Today, cultures are more connected and there’s little that isn’t available with a mouseclick. But it is still possible to look towards the unfamiliar, the neglected and the forgotten in an attempt to breathe new life into your styles. If the nineteenth century can turn Goths into steampunks, what could other historical periods do for your look?

5. Don’t Be Afraid to Try Something New

In 1949, Picasso took part in the Philadelphia Museum of Art’s 3rd Sculpture International. For an artist best known for his painting, Picasso’s willingness to branch into sculpture (and he even extended his range to pottery) could have been something of a risk. It certainly demanded plenty of confidence. But it also allowed him to reach new markets, to take on new challenges and see what else he can do.

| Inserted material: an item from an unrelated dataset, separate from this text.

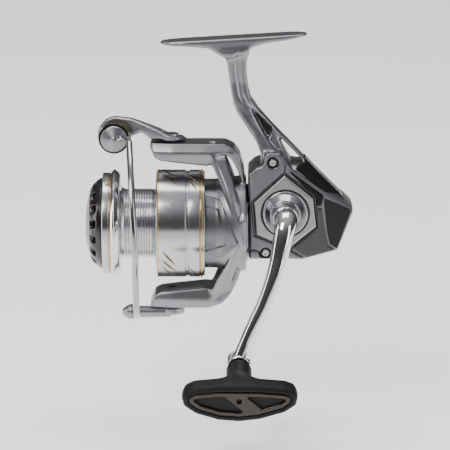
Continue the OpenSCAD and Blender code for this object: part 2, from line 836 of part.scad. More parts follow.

He might have failed, and bold experimentation is easier to do when your name is established and you’re keen to keep it fresh, but there is something to be said for website designers being willing to turn to print, and illustrators picking up a camera. The result might not always be great successes but the attempts could spark a whole bunch of new ideas.

6. Create a Catchy Name

Picasso was a great artist with plenty of talent. He had an ability to create distinctive works, a willingness to change  his styles, an eye for surprising sources of inspiration, and the courage to try new things. All of those habits and qualities are worth emulating for any creative worker.

But he also had a catchy one-word moniker. If he had kept to his original birth name of Pablo Diego José Francisco de Paula Juan Nepomuceno María de los Remedios Cipriano de la Santísima Trinidad Ruiz y Picasso, he might not have got so far or been so easy to remember if he had. It was a lesson learned by graffiti artist Banksy, and while you might not want to chop yourself down to a single name, you should have an easily identifiable brand.